The awards were presented by Austin Quigley, dean of Columbia College, and David Cohen, vice president of arts and sciences. Wm. Theodore de Bary, John Mitchell Mason Professor Emeritus, Provost Emeritus, special service professor and director of the Heyman Center for the Humanities, served as the reception’s master of ceremonies.

The Distinguished Service award was established to recognize faculty and administrators who demonstrate a special devotion to the Core. Winners are chosen for their work outside the classroom, which often includes chairing one of its courses, serving on one of its committees, participating in formal discussions about it, and publishing material on the Core’s nature and purpose.

In 1956, Belknap, professor emeritus of Russian, began teaching at Columbia following his service in the Army. Upon completing his dissertation on The Structure of the Brothers Karamazov in 1960, he began teaching literature humanities and continued for nearly every year thereafter. He chaired literature humanities in 1963, ’67-70, and again for two years in the 1980s.

The administrative positions Belknap has held include: acting dean of Columbia College, associate dean for student affairs, Slavic languages department chairman and director of the Russian (now Harriman) Institute. He is currently director of University Seminars.

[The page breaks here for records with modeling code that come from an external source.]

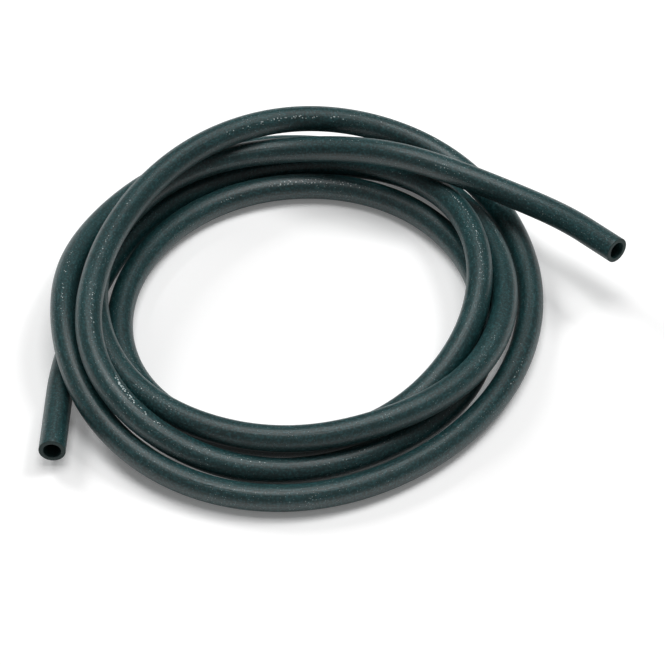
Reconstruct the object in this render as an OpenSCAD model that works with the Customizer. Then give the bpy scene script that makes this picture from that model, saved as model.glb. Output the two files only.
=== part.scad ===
// Soft rubber gas tubing, lying on a bench in a loose coil of four and a half turns.
// Its axis is one smooth curve, guided by stations set round the middle of the coil. The bore runs
// all the way through, and both ends are straight, open and cut square.

/* [Tubing] */
// Diameter of the bore
bore_d = 8; // [6:0.5:12]
// Thickness of the rubber wall
wall = 2; // [1:0.25:4]

/* [Coil] */
// Radius from the middle of the coil to the axis of a turn
coil_r = 90; // [80:1:140]
// Length of the straight stretch at the raised end
raised_end_l = 20; // [15:1:40]
// Length of the straight stretch at the low end
low_end_l = 36; // [15:1:50]

/* [Hidden] */

tube_d = bore_d + 2 * wall;

// The stations go counter-clockwise from +X, twelve to a turn and one row a turn. Their values are
// in twelfths of the tubing's diameter, so that tubing of any size keeps its turns clear.
station_deg = 30;
unit = tube_d / 12;
// How far outside coil_r the axis runs
OUT = [
  [68, 25, 0, 8, 12, 7, 1, -2, -8, -11, -11, -2],
  [3, 10, 22, 26, 26, 19, 14, 18, 17, 14, 8, 8],
  [14, 25, 34, 20, 8, -1, 0, 12, 5, -1, -7, -5],
  [-5, -2, 1, -1, -4, -8, -9, -10, -14, -18, -19, -17],
  [-10, 1, 12, 12, 9, 5, 5, 30, 65]
];
// How far the axis is lifted from where it is when the tubing lies on the bench
LIFT = [
  [31, 17, 31, 13, 13, 13, 13, 11, 11, 11, 13, 13],
  [11, 6, 0, 0, 0, 3, 21, 8, 0, 0, 0, 0],
  [0, 1, 10, 26, 27, 26, 27, 22, 5, 0, 0, 0],
  [0, 0, 0, 0, 0, 0, 0, 0, 0, 0, 1, 7],
  [13, 18, 9, 0, 0, 0, 0, 0, 15]
];

// The coil is swept in facets that lie just within the true wall, so that both ends of the sweep
// can lap into the round wall of the straight ends, which start one lap ahead of the coil.
sides = 12;
inset = 0.05;
lap = 1;
skin_r = tube_d / 2 - inset;
lining_r = bore_d / 2 / cos(180 / sides) + inset;

// The rings of the sweep lie in the same directions on every turn, so that neighbouring turns are
// faceted alike. The raised end needs one more ring, a little before the first direction. Each
// ring is an angle, counted on from turn to turn, and a distance ahead of the axis there.
ring_deg = 22.5;
ring_count = 73;
raised_end_deg = 15;
low_end_deg = ring_count * ring_deg;
RINGS = concat(
  [[raised_end_deg, -2 * lap], [raised_end_deg, 0]],
  [for (k = [1 : ring_count]) [k * ring_deg, 0]],
  [[low_end_deg, 2 * lap]]
);

function flat(rows) = [for (row = rows) each row];
function held(list, i) = list[max(0, min(len(list) - 1, i))];

// A cubic B-spline guided by a list of values, at place s along the list. Its weight at distance u
// from a value is one cubic nearer than 1 and another out to 2.
function weight(u) = u < 1 ? 2 / 3 - u * u + pow(u, 3) / 2 : pow(2 - u, 3) / 6;
function eased(list, s) = let (near = [for (k = [-1 : 2]) floor(s) + k])
  [for (i = near) weight(abs(s - i))] * [for (i = near) held(list, i)];

// The axis of the tubing, and the way it heads
small_deg = 0.01;
function axis_r(deg) = coil_r + unit * eased(flat(OUT), deg / station_deg);
function axis_z(deg) = skin_r + unit * eased(flat(LIFT), deg / station_deg);
function axis(deg) = [axis_r(deg) * cos(deg), axis_r(deg) * sin(deg), axis_z(deg)];
function unit_vector(v) = v / norm(v);
function heading(deg) = unit_vector(axis(deg + small_deg) - axis(deg - small_deg));

// The points of a ring, square to the axis: the first is level with it, and one is straight below
function ring(deg, ahead, r) = let (
  way = heading(deg),
  side = unit_vector(cross(way, [0, 0, 1])),
  up = cross(side, way),
  centre = axis(deg) + ahead * way
) [for (i = [0 : sides - 1]) centre + r * (cos(i * 360 / sides) * side + sin(i * 360 / sides) * up)];
SKIN = flat([for (place = RINGS) ring(place[0], place[1], skin_r)]);
LINING = flat([for (place = RINGS) ring(place[0], place[1], lining_r)]);

// The cut ends, and the middle of the whole footprint, which is the part's own origin
raised_way = -heading(raised_end_deg);
low_way = heading(low_end_deg);
function rim(tip, way) = [
  for (side = [-1, 1]) tip + side * tube_d / 2 * [for (c = way) sqrt(1 - c * c)]
];
OUTLINE = concat(
  SKIN,
  rim(axis(raised_end_deg) + raised_end_l * raised_way, raised_way),
  rim(axis(low_end_deg) + low_end_l * low_way, low_way)
);
function middle(list) = (min(list) + max(list)) / 2;
footprint = [middle([for (p = OUTLINE) p.x]), middle([for (p = OUTLINE) p.y])];

// A band of triangles between the ring that starts at point p and the ring that starts at point q
function band(p, q) = [
  for (i = [0 : sides - 1]) let (j = (i + 1) % sides) each [[p + i, p + j, q + j], [p + i, q + j, q + i]]
];

module swept_tube() {
  lining = len(SKIN);
  last = lining - sides;
  starts = [for (p = [0 : sides : last - sides]) p];
  skin_faces = [for (p = starts) each band(p, p + sides)];
  lining_faces = [for (p = starts) each band(lining + p + sides, lining + p)];
  polyhedron(
    points = concat(SKIN, LINING),
    faces = concat(skin_faces, lining_faces, band(lining, 0), band(last, lining + last))
  );
}

// A straight tube with a round bore, from the axis at this angle
end_fn = 48;
cut = 1;
module straight_end(deg, way, length) {
  round_l = length - lap;
  translate(axis(deg) + lap * way) rotate([0, acos(way.z), atan2(way.y, way.x)]) difference() {
    cylinder(d = tube_d, h = round_l, $fn = end_fn);
    translate([0, 0, -cut]) cylinder(d = bore_d, h = round_l + 2 * cut, $fn = end_fn);
  }
}

module tubing() {
  color("#2b3435") translate([-footprint.x, -footprint.y, 0]) {
    swept_tube();
    straight_end(raised_end_deg, raised_way, raised_end_l);
    straight_end(low_end_deg, low_way, low_end_l);
  }
}

tubing();
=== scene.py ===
"""Soft rubber gas tubing, lying on a bench in a loose coil of four and a half turns.

Lengths are in metres, and in millimetres where a name ends in _MM or _mm. Angles are in degrees.
"""
import math

import bpy
import numpy as np
from mathutils import Matrix


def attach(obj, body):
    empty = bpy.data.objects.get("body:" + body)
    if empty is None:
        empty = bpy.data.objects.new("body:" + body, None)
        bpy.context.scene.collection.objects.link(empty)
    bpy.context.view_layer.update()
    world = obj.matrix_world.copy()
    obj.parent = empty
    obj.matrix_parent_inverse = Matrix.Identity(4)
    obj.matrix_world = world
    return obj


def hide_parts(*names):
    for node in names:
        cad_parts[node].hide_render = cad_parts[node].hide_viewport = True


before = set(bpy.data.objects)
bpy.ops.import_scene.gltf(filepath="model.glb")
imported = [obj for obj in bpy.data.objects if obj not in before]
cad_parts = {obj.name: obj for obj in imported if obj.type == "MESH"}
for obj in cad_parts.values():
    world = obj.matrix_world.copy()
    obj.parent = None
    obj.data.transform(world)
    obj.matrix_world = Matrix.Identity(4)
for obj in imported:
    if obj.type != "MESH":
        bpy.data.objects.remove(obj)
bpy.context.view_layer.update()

MM = 0.001

# The tubing, as in the source of the part
BORE_R = 4 * MM
TUBE_R = 6 * MM
COIL_R = 90 * MM
RAISED_END_L = 20 * MM
LOW_END_L = 36 * MM
RAISED_END_DEG = 15
LOW_END_DEG = 1642.5

# The axis runs past stations that go counter-clockwise from +X, twelve to a turn and one row a
# turn. Their values are in millimetres.
STATION_DEG = 30
# How far outside COIL_R the axis runs
OUT_MM = [
    68, 25, 0, 8, 12, 7, 1, -2, -8, -11, -11, -2,
    3, 10, 22, 26, 26, 19, 14, 18, 17, 14, 8, 8,
    14, 25, 34, 20, 8, -1, 0, 12, 5, -1, -7, -5,
    -5, -2, 1, -1, -4, -8, -9, -10, -14, -18, -19, -17,
    -10, 1, 12, 12, 9, 5, 5, 30, 65,
]
# How far the axis is lifted from where it is when the tubing lies on the bench
LIFT_MM = [
    31, 17, 31, 13, 13, 13, 13, 11, 11, 11, 13, 13,
    11, 6, 0, 0, 0, 3, 21, 8, 0, 0, 0, 0,
    0, 1, 10, 26, 27, 26, 27, 22, 5, 0, 0, 0,
    0, 0, 0, 0, 0, 0, 0, 0, 0, 0, 1, 7,
    13, 18, 9, 0, 0, 0, 0, 0, 15,
]

# How finely the route is laid out, and how far apart the rings of the mesh then lie on it
ROUTE_STEP_DEG = 0.25
RING_STEP = 3 * MM
LINING_STEP = 9 * MM
SIDES = 36
# A knife leaves the edges of a cut very slightly rounded
EDGE_ROUND = 0.2 * MM
EDGE_STEPS = 3
# The tubing's materials, in the order of its slots
SKIN, CUT, LINING = range(3)

# The vector attribute that says where a point lies on the tubing when that is laid out straight:
# along it, to its side and up from its axis, in millimetres
STRAIGHT = "straightened_mm"

LOOKS_AT = (-0.0023, -0.0059, 0.0)
CAMERA_ELEVATION = 47
CAMERA_DISTANCE = 1.5
# The photograph is 665 pixels wide, and its lens is as long as 3290 of them
PICTURE_PX = 665
LENS_PX = 3290
SENSOR_MM = 36


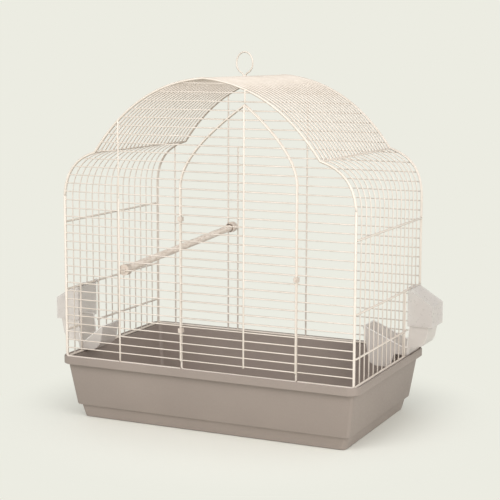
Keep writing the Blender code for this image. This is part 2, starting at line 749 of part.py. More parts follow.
def build_hood(material, word):
    """A clear hood over the spout, whose sleeves turn round the side's middle rail."""
    x_sign = -1 if word == "left" else 1
    y = FEEDER_MIDDLE_Y[word]
    half_y = CUP_HALF_Y + HOOD_SIDE_GAP + HOOD_WALL
    top = SIDE_MIDDLE_RAIL + HOOD_TOP_UP
    shell = ((HOOD_OUT, HOOD_LOW), (HOOD_OUT, HOOD_EAVE), (HOOD_RIDGE, top), (HOOD_BACK, top))
    outer = Shape()
    outer.prism(beside(shell + ((HOOD_BACK, HOOD_LOW),), x_sign), y - half_y, y + half_y)
    hood = outer.made("feeder_hood_" + word, material)
    inside = inner_line(shell, HOOD_WALL)
    past = HOOD_LOW / 2.0
    inside = [(inside[0][0], past)] + inside[:-1] + [(-HOOD_BACK, inside[-1][1]), (-HOOD_BACK, past)]
    inner = Shape()
    inner.prism(beside(inside, x_sign), y - half_y + HOOD_WALL, y + half_y - HOOD_WALL)
    cut(hood, inner, "hollow")
    axis_x, axis_z = x_sign * (BODY_HALF_X + SIDE_RAIL_OUT), up(SIDE_MIDDLE_RAIL)
    sleeves, tabs, bores = Shape(), Shape(), Shape()
    for middle in (bay_middle(y - HOOD_SLEEVE_OUT), bay_middle(y + HOOD_SLEEVE_OUT)):
        low, high = middle - HOOD_SLEEVE_LONG / 2.0, middle + HOOD_SLEEVE_LONG / 2.0
        sleeves.tube((axis_x, low, axis_z), (axis_x, high, axis_z), HOOD_SLEEVE_R, SLEEVE_SIDES)
        ends = sorted((axis_x, x_sign * (BODY_HALF_X + HOOD_RIDGE)))
        tabs.box((ends[0], low, up(top) - HOOD_WALL), (ends[1], high, up(top)))
        bores.tube((axis_x, low - HOOD_WALL, axis_z), (axis_x, high + HOOD_WALL, axis_z), RAIL_R + SLEEVE_GAP,
                   SLEEVE_SIDES)
    weld(hood, tabs, "tabs")
    weld(hood, sleeves, "sleeves")
    cut(hood, bores, "bores")
    set_origin(hood, (axis_x, y, axis_z))
    return hood


def perch_ends():
    front = Vector((PERCH_FRONT_X, FRONT_Y, up(front_row_z(PERCH_FRONT_ROW))))
    back = Vector((PERCH_BACK_X, BACK_Y, up(back_row_z(PERCH_BACK_ROW))))
    return front, back


def build_perch(material):
    front, back = perch_ends()
    way = (back - front).normalized()
    lean = math.hypot(way.x, way.z) / way.y
    inset = ROW_SIDE / 2.0 + SEAT_GAP + CAP_FLOOR + SEAT_GAP + PERCH_R * lean
    shape = Shape()
    shape.tube(front + way * (inset / way.y), back - way * (inset / way.y), PERCH_R,
               PERCH_SIDES)
    return shape.made("perch", material)


def build_perch_cap(material, name, centre, inward):
    """A cap on the perch's end, whose two lips sit above and below one row of the grille."""
    front, back = perch_ends()
    way = (back - front) / (back.y - front.y)
    near = centre.y + inward * (ROW_SIDE / 2.0 + SEAT_GAP)
    far = near + inward * CAP_LONG
    bore_r = PERCH_R + CAP_BORE_GAP
    body = Shape()
    body.tube((centre.x, near, centre.z), (centre.x, far, centre.z), bore_r + CAP_WALL,
              PERCH_SIDES)
    cap = body.made(name, material)
    lips = Shape()
    for side in (-1, 1):
        inner_z = centre.z + side * (ROW_SIDE / 2.0 + SEAT_GAP)
        low, high = sorted((inner_z, inner_z + side * CAP_LIP_THICK))
        ends = sorted((near + inward * CAP_FLOOR / 2.0, centre.y - inward * (ROW_SIDE / 2.0 + CAP_LIP_PAST)))
        lips.box((centre.x - CAP_LIP_HALF, ends[0], low), (centre.x + CAP_LIP_HALF, ends[1], high))
    weld(cap, lips, "lips")
    middle = centre + way * ((near + far + inward * CAP_FLOOR) / 2.0 - centre.y)
    bore = Shape()
    bore.tube((middle.x, near + inward * CAP_FLOOR, middle.z), (middle.x, far + inward * CAP_LONG, middle.z), bore_r,
              PERCH_SIDES)
    cut(cap, bore, "bore")
    return cap


def main():
    clear_scene()
    cream = make_material("cream_wire", (0.88, 0.83, 0.74), 0.4)
    taupe = make_material("taupe_plastic", (0.36, 0.30, 0.25), 0.45)
    clear = make_material("clear_plastic", (0.75, 0.76, 0.74), 0.15, alpha=0.5)
    white = make_material("cup_plastic", (0.82, 0.81, 0.78), 0.35)
    clip = make_material("clip_plastic", (0.85, 0.82, 0.76), 0.4)
    dowel = make_material("perch_plastic", (0.78, 0.74, 0.68), 0.6)
    build_tray(taupe)
    for sign in (-1, 1):
        build_front_lower(cream, sign)
        build_front_upper(cream, sign)
    build_door_frame(cream)
    build_hinge_clip(clip, "door_hinge_clip_lower", HINGE_ROWS[0])
    build_hinge_clip(clip, "door_hinge_clip_upper", HINGE_ROWS[1])
    door = build_door(cream)
    catch = build_catch(clip)
    set_origin(catch, door.location / MM)
    catch.parent = door
    catch.location = (0.0, 0.0, 0.0)
    build_back(cream)
    for word in ("left", "right"):
        build_side(cream, word)
        build_shoulder(cream, word)
        build_cup(white, word)
        build_hood(clear, word)
    build_roof(cream)
    build_ring(cream)
    build_perch(dowel)
    front, back = perch_ends()
    build_perch_cap(clip, "perch_cap_front", front, 1.0)
    build_perch_cap(clip, "perch_cap_back", back, -1.0)


main()
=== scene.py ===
"""Looks for the bird cage: coated round wire, moulded plastic, a rough perch, light, floor and camera.

Sizes are in millimetres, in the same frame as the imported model, and heights marked "above the rim"
count from the top of the tray's lip.
"""
import math

import bpy
import mathutils
from mathutils import Matrix, Vector


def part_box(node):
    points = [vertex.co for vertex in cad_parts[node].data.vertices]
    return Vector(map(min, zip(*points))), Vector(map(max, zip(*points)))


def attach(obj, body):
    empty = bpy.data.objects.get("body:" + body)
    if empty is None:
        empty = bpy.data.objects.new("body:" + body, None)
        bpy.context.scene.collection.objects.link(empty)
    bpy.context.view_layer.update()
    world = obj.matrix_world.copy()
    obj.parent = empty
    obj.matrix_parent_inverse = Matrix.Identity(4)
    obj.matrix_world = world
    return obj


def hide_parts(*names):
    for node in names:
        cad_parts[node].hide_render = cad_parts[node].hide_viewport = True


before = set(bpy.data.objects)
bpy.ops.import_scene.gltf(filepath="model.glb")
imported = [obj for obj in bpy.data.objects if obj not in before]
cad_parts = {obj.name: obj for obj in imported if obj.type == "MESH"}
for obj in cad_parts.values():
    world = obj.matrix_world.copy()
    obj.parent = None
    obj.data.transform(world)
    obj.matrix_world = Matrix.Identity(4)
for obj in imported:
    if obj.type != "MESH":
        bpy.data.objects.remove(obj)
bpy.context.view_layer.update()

MM = 0.001

# The wire body and its wires: _R stands for a radius, and HIGH for the front's upper panels
BODY_HALF_X = 250.0
BODY_HALF_Y = 155.0
RIM_TOP = 105.0
LIP_HIGH = 4.0
GAP = 0.3
POST_R = 2.0
DOOR_FRAME_R = 1.5
LEAF_R = 1.4
KINK_ROD_R = 0.95
RAIL_R = 1.6
STILE_R = 1.6
ROW_R = 0.95
HIGH_ROW_R = 0.85
UPRIGHT_R = 1.4
HIGH_UPRIGHT_R = 1.1
SIDE_WIRE_R = 1.0
ROOF_WIRE_R = 1.3
UPRIGHT_OUT = 1.7
BASE_Z = RIM_TOP - LIP_HIGH + GAP + POST_R
FRONT_Y = -BODY_HALF_Y
BACK_Y = BODY_HALF_Y

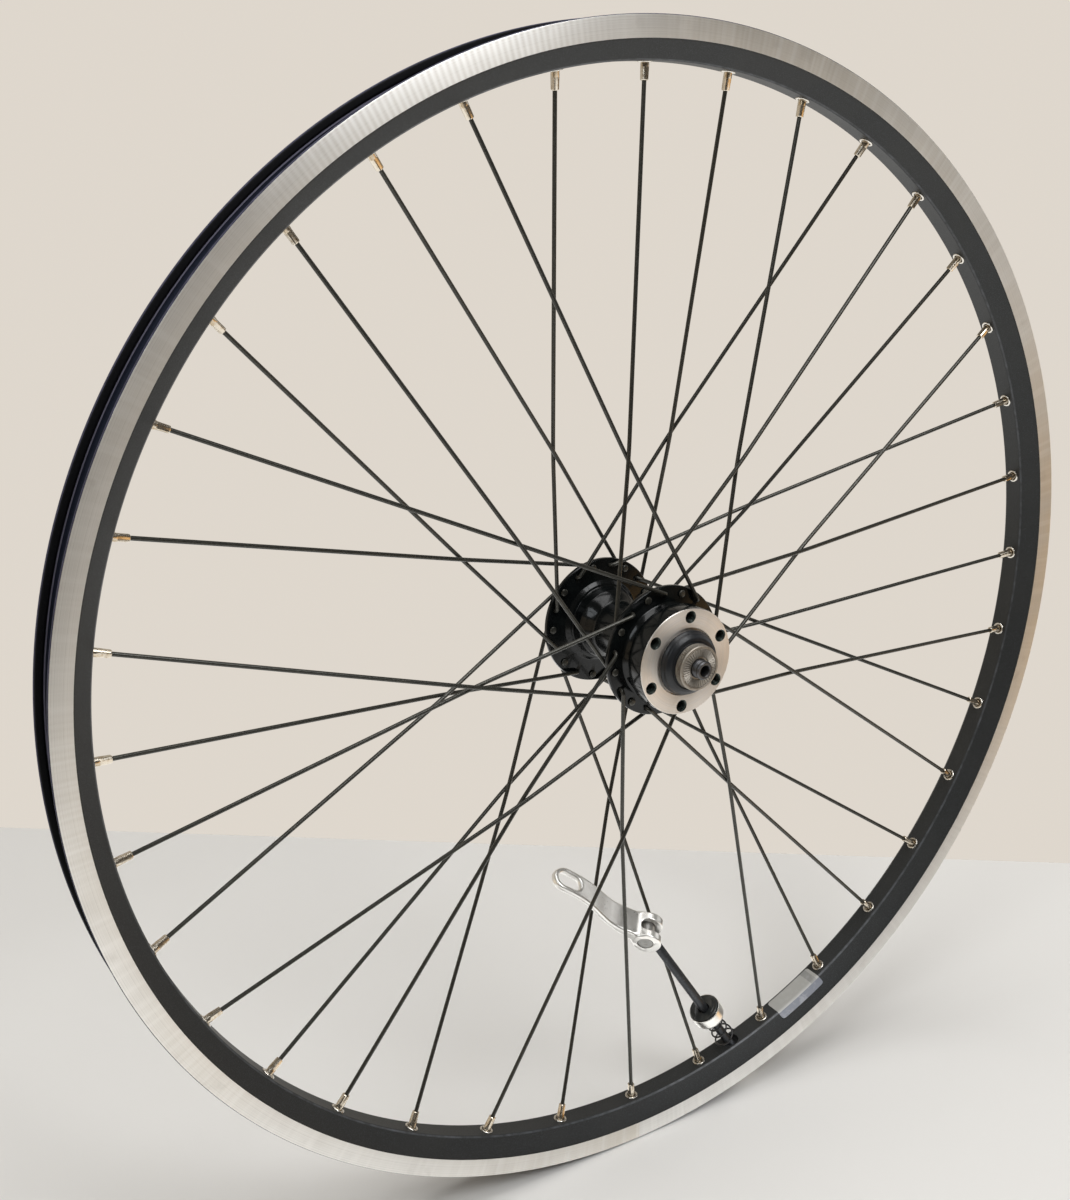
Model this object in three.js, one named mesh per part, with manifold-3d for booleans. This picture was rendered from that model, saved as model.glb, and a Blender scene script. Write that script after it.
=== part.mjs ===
// A 26-inch front bicycle wheel for a disc brake, with its quick-release skewer stored in the valve hole.
//
// Millimetres, +Z up. The origin is the centre of the wheel and the axle lies along Y, with the
// brake-disc side towards -Y. An angle round the wheel runs from +Z towards +X. Every bearing part is
// drawn for the +Y side and turned round for the disc side.

import * as THREE from 'three';
import { mergeVertices } from 'three/addons/utils/BufferGeometryUtils.js';
import Module from 'manifold-3d';

const wasm = await Module();
wasm.setup();

const DEG = Math.PI / 180;

// ---------------------------------------------------------------- driving dimensions

// Rim: ISO 559 bead seat, 24 mm wide and 18.6 mm high, hollow box with a machined brake track.
const RIM_R = 286;
const RIM_HALF_WIDTH = 12;
const BED_R = 267.4;
const TRACK_INNER_R = 276.2;
const BEAD_SEAT_R = 279.5;
const BEAD_HALF_WIDTH = 9.5;
const WELL_R = 277.4;
const WELL_HALF_WIDTH = 5.6;
const RIM_WALL = 1.4;
const NIPPLE_HOLE_R = 2.9;
const VALVE_HOLE_R = 4.5;
const RIM_SEGMENTS = 72;

// Spokes: 36, laced three-cross, plain 2 mm wire with 12 mm nipples.
const SPOKE_COUNT = 36;
const SPOKE_R = 1;
const SPOKE_STEP = 360 / SPOKE_COUNT;
const LACING_ANGLE = 60;
const FIRST_NIPPLE_ANGLE = -20.6;
const OUTER_CROSSING = 0.3265;
const CROSSING_GAP = 2.5;
const ELBOW_R = 2.1;
const HEAD_R = 1.9;
const HEAD_HEIGHT = 0.9;
const NIPPLE_R = 1.95;
const NIPPLE_HEAD_R = 2.95;
const NIPPLE_HEAD_HEIGHT = 2;
const NIPPLE_REACH = 8.2;
const NIPPLE_SEAT = 2.4;
const CLEARANCE = 0.3;

// Hub: 100 mm over the locknuts, 108 mm hollow axle, six-bolt disc mount.
const LOCKNUT_FACE = 50;
const AXLE_END = 54;
const AXLE_R = 4.5;
const AXLE_BORE_R = 2.6;
const DISC_FACE = -39.5;
const DISC_MOUNT_R = 26.2;
const DISC_RECESS_R = 16.6;
const DISC_RECESS_DEPTH = 1.2;
const DISC_BOLT_CIRCLE_R = 22;
const DISC_BOLT_HOLE_R = 2.1;
const DISC_BOLT_DEPTH = 8;
const DISC_BOLT_COUNT = 6;
const FIRST_BOLT_ANGLE = 4.8;
const FLANGE_R = 32.5;
const FLANGE_THICKNESS = 2.6;
const FLANGE_HOLE_CIRCLE_R = 29;
const FLANGE_HOLE_R = 1.6;
const NEAR_FLANGE = -20.5;
const FAR_FLANGE = 33.5;
const SHELL_END = 40;
const HUB_SEGMENTS = 24;
const SMALL_SEGMENTS = 16;
const SHELL_BORE_R = 10;
const CUP_SEAT_R = 13.5;
const CUP_SEAT_DEPTH = 30.2;

// Bearings: ten 3/16-inch balls a side in a retainer, between a pressed cup and a threaded cone.
const BALL_R = 2.38;
const BALL_COUNT = 10;
const BALL_CIRCLE_R = 8.7;
const BALL_PLANE = 35;
const RACE_R = 2.75;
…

At universities throughout the world, from Petrozavodsk to Ekaterinburg, Belknap has lectured and served as a consultant on Columbia’s Core. His writing, which includes two books on Dostoevsky’s The Brother’s Karamazov, has been supported by Woodrow Wilson, Bellagio Center, Keenan Institute and Guggenheim fellowships.

Kuhns, professor emeritus of philosophy, began his association with the Core in 1950 when he began teaching Literature Humanities. He then taught Contemporary Civilization as well as the Colloquium (for Literature) with Fred Dupee and Lionel Trilling.

For six years, Kuhns chaired Literature Humanities and was co-chair, with Belknap, of the expanded General Education Program from 1978 to 1983. From 1988 to 1991, Kuhns chaired the Society of Fellows in the Humanities and received the Mark Van Doren Award for Great Teaching in 1992.

Among his published books are: The House, The City and The Judge; Structures of Experience, for which he won the Van Amringe Distinguished Book Award; Tradition and Innovation, General Education and the Reintegration of the University, which he co-authored with Belknap, and Philosophies of Art and Beauty.

Smit has been teaching at Columbia since 1965 and is the past chairman of the Standing Committee on the Core Curriculum. He was a co-recipient of the first award for Distinguished Service to the Core Curriculum in 1993 and received the Mark Van Doren Award for Great Teaching in 1984.

An elected member of the Royal Netherlands Academy of Arts and Sciences, Smit’s publications include History in Art, Art in History, Studies on 17th Century Dutch Culture (1991) and reviews in the Encyclopedia Americana and Collier’s Encyclopedia.